Me: *is utterly starved for affection and understanding*
Universe: Best I can do is a tweet from a puppet.
bartender: what’s wrong with you
best man: they kicked me out because i dropped the mike after the wedding toast
bartender: well that’s excessive-
best man: mike is the groom
my phone died right in front of me and now i’m Batman
I’d really like for my friends to host an intervention for me, there’s nothing wrong or anything, I just think it would be cool to see everyone
When people don’t drink coffee, it’s like ok but how do you solve the problem of being awake??
Sometimes my sarcasm doesn’t deliver well and people miss the message. Anyway that’s why I’m stabbing you.
Cool Ranch Doritos are just like regular ranch Doritos except every chip wears a little pair of aviators.
Felt like I got slapped upside the head but there was nobody around, must have been my guardian angel.
Can’t wait for the air quality to improve so I can continue staying indoors and avoiding social commitments
Cutting the mail slot in my door bigger to fit a pizza box.

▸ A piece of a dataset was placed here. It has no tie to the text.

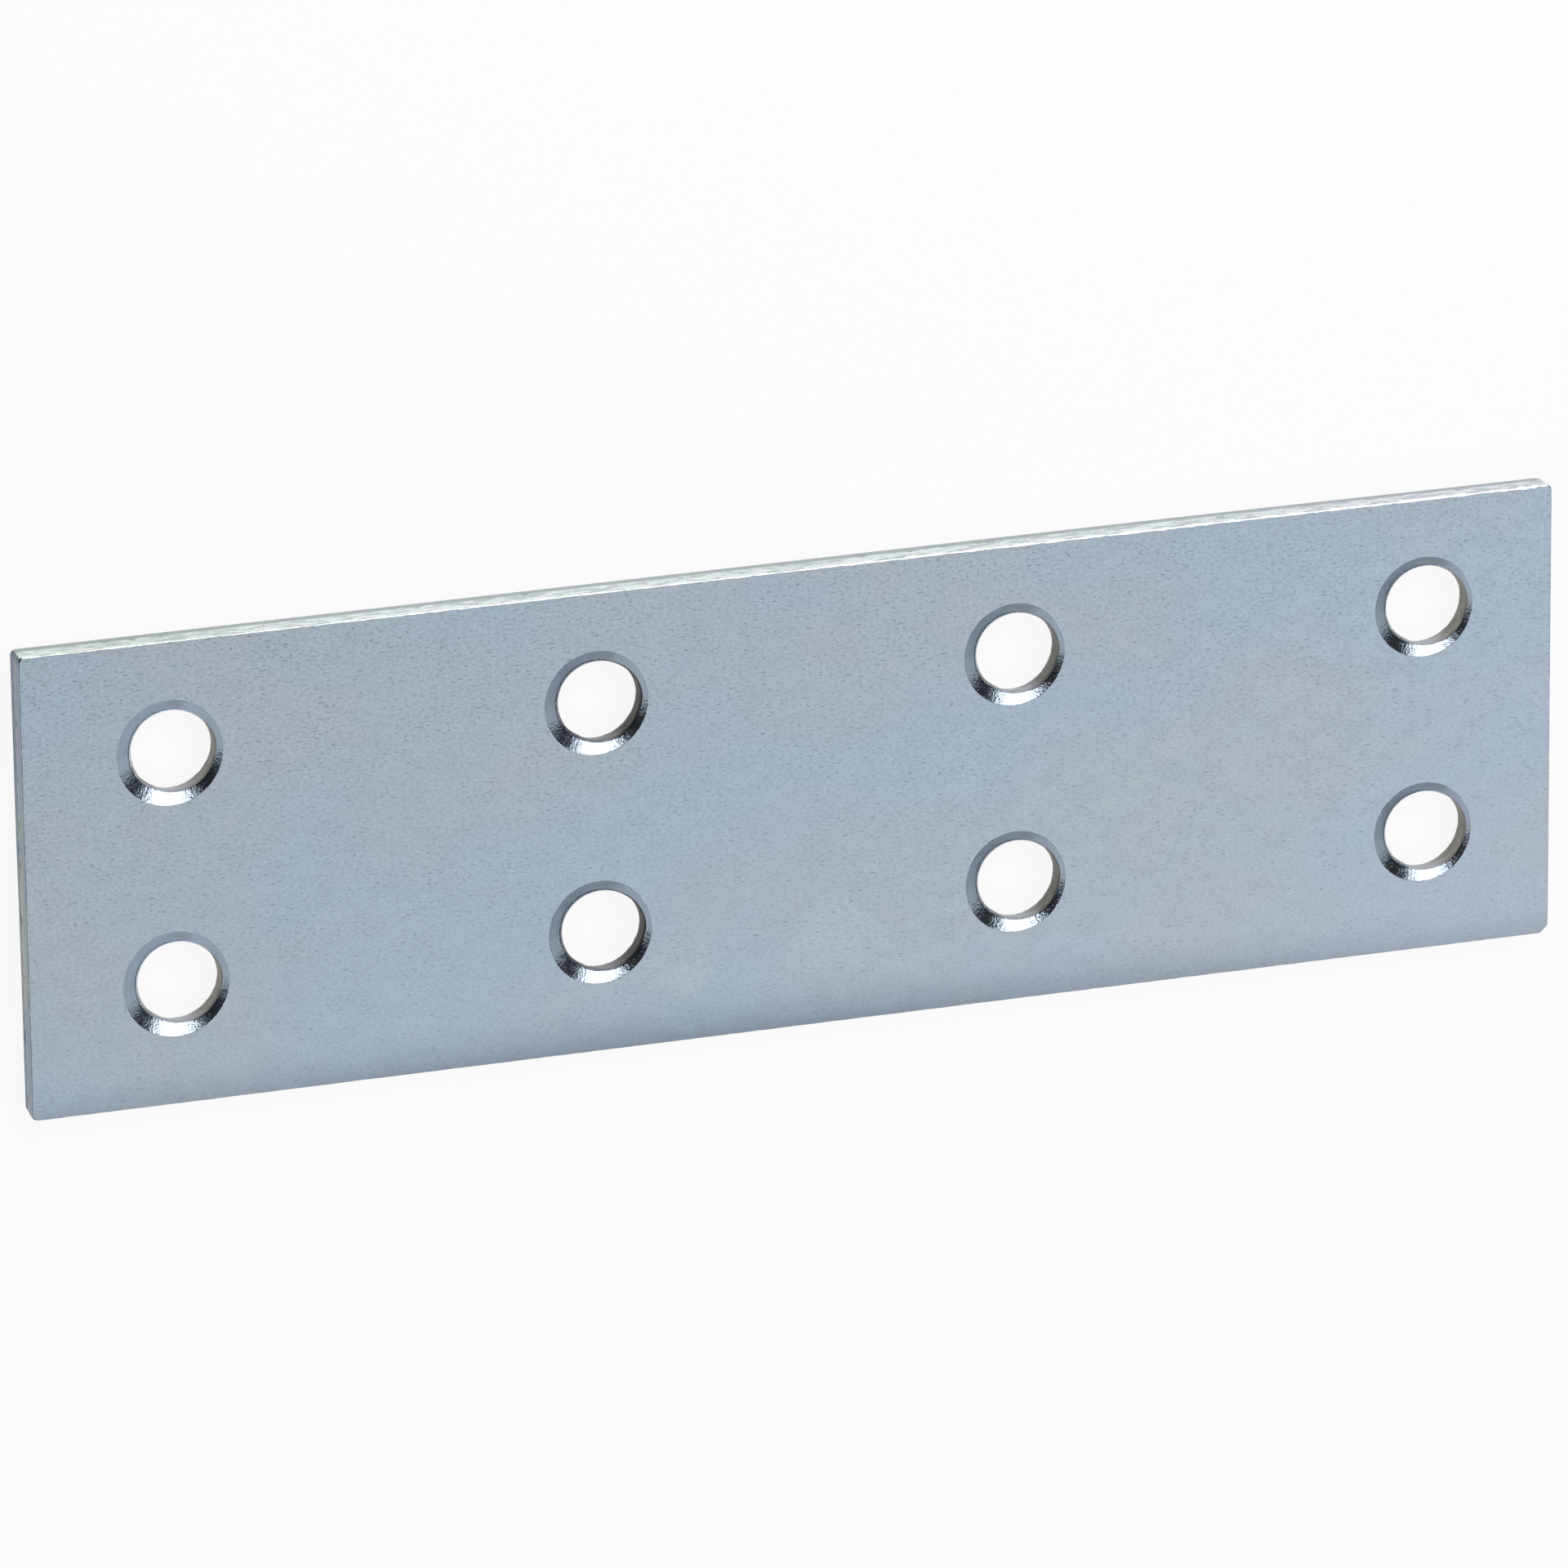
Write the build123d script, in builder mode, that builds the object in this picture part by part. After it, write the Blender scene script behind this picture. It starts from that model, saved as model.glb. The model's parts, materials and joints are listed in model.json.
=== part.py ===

The Bible starts off slow but it really gets going when Satan shows up
Alcohol infused candy called Fermentos.
When there were a lot footprints in the sand, that was a bunch of jesus’s chasing you
Her – I am like a beautiful flower. You will never do better than me.
Me – You are. But I think I am allergic to your pollen.
How come cats make the only sexy Halloween costumes? What’s wrong with a sexy llama or a sexy sloth or something?
I name photos of me stroking animals in files called “Fireworks and big dogs.jpg” so my cats won’t find them on my computer.
[bar]
CUSTOMER: Barman
BARMAN: Sir?
C: This beer tastes like piss
[further down the bar]
BEAR GRYLLS: I’ll have what he’s having
“I love Worcestershire sauce.”
“What’s so special about it?”
“It’s hard to say.”
YOU KIDS GET OFF MY MOAT.
*running from cops*
Me: hey wait hold up if we’re gonna do this i really should be wearing my fitbit
Cop: yeah me too good idea
Welcome to your 40s.
Add ‘gravity’ to your list of enemies.